A team of risk assessors from the UK is drawing up a list of the biggest threats the Cayman Islands face from rising temperatures and sea levels, which Premier Wayne Panton says will help the government create a climate change policy by the end of the year.
John Pinnegar and Bryony Townhill of the UK’s Centre of Environment, Fisheries and Aquaculture Science (CEFAS) and Alice Fitch of the Centre for Ecology and Hydrology (CEH) are in Cayman this week to meet with local experts and the public to get their input on the risks the islands face from climate change.
Before they arrived on Monday night, the team already had a list of 52 issues relating to climate change, garnered from a draft climate change policy the Cayman Islands government drew up in 2011 but never enacted, as well as from other reports, media articles and scientific papers.
On the team’s first full day on island on Tuesday, they told the Cayman Compass they had added one more item to that list – a “positive” one, Pinnegar said. “In the long term, as it gets drier, you may get less mosquitos,” he explained.
Starting with a ‘long list’

But they acknowledge that this list is far from final and will change, based on feedback from technical workshops with NGOs, government officials and representatives of various industries on Wednesday and Thursday. Those participants are helping to determine the urgency and seriousness of the threats on the list.
“The list of risks is going to change quite a lot in the next two days. Some of the items will merge, some will split, some of them will be reworked,” Pinnegar said on Tuesday.
CEFAS and CEH have previously worked on a similar risk assessment projects on countries surrounding the Arabian Gulf, one of the hottest places on Earth. They have also carried out three climate change risk assessments in the UK, which has legislation requiring that such assessments be done every five years.
Pinnegar explained that the assessment being carried out in Cayman is modelled on the first UK assessment they carried out, “so we’re following the same procedures that we did in the UK.”
“This is why we start with a very long list of risks because even the things we don’t know very much about… can be quite threatening in terms of climate change,” he said.
By Wednesday evening, when the team led a public meeting at Constitution Hall in George Town, after the first workshop – dealing with the impacts on species and biodiversity – the list had already been amended based on feedback earlier in the day.
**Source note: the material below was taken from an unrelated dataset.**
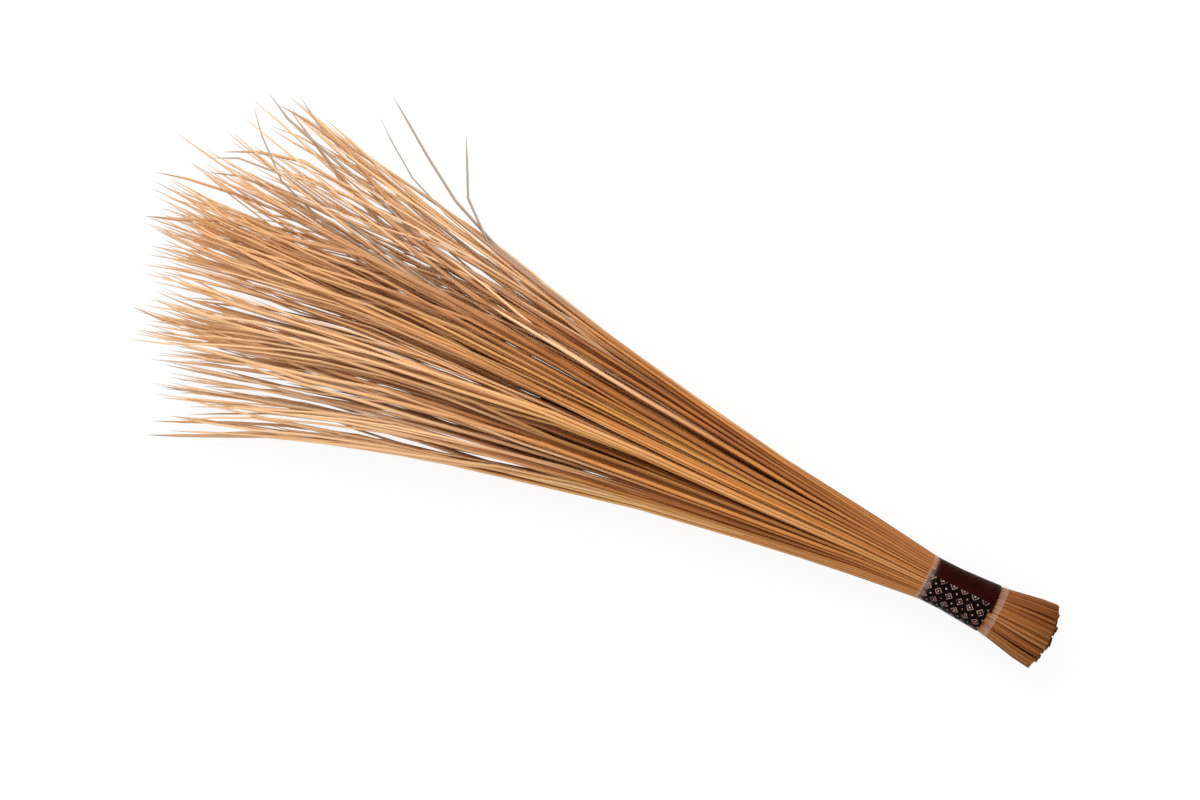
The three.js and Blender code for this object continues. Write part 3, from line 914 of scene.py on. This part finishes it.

A second workshop on impacts to the economy and society is scheduled to be held today, Thursday.
At the townhall meeting, the team said it was likely the original list of 52 risks and opportunities would probably be whittled down to a ‘top 10’ list, based on the most serious and immediate threats facing the islands.
Townhill and Fitch outlined to the audience of about 75 people at the meeting, as well as those listening over the radio where it was broadcast live, some of the threats from the current list, which included beach erosion, over-development, flooding, coral reef bleaching and diseases, invasive species, decline in fish and turtle populations, loss of mangroves, challenges to agriculture and food security, and health issues relating to rising temperatures.
Scoring the threats

Pinnegar told the Compass Tuesday, “Over the next two days, we’re going to ask the shareholder participants at the workshops to score each of the risks in terms of what we’re calling proximity – or urgency – and then magnitude – or seriousness.”
Those scores will then determine how the various risks are ranked in the final list and report, he explained.
“So, the things that will come out at the top are things that are happening already that are really quite urgent, that are going to affect a lot of people, a big area or cause a lot of damage which costs a lot of money,” he said.
The risks that top the list are typically the ones that the countries that are subject to the assessment exercise want to address first, Townhill explained, adding “That’s when you actually look at the adaptation options which might be possible to address those risks.”
The team stressed that their final report is not a document that is meant to lie on a shelf somewhere gathering dust. “They’re designed to be followed through, right through to the adaptations,” Fitch said.
This was echoed by Panton, who addressed Wednesday night’s meeting, saying the final report from the assessment team, which is expected in September, will quickly be used to inform the government’s policy.
He insisted that this policy, unlike the one drawn up in 2011, would not sit gathering dust on a shelf, but would be quickly enacted. He said he planned to have the new climate policy in place by the end of this year.
In a question and answer session at the meeting, one of the attendees, Loxley Banks, asked if the team was also getting input from Cayman’s older generation, who could inform them of the types of changes they’d seen on the islands throughout their lives and who had oral histories from their own parents and grandparents.
Jennifer Ahearn, chief officer in the Ministry of Sustainability and Climate Resiliency, responded that the meetings this week were effectively a starting point for feedback from the public and there would be ample opportunity for the public to give its input at future district meetings and through an online survey.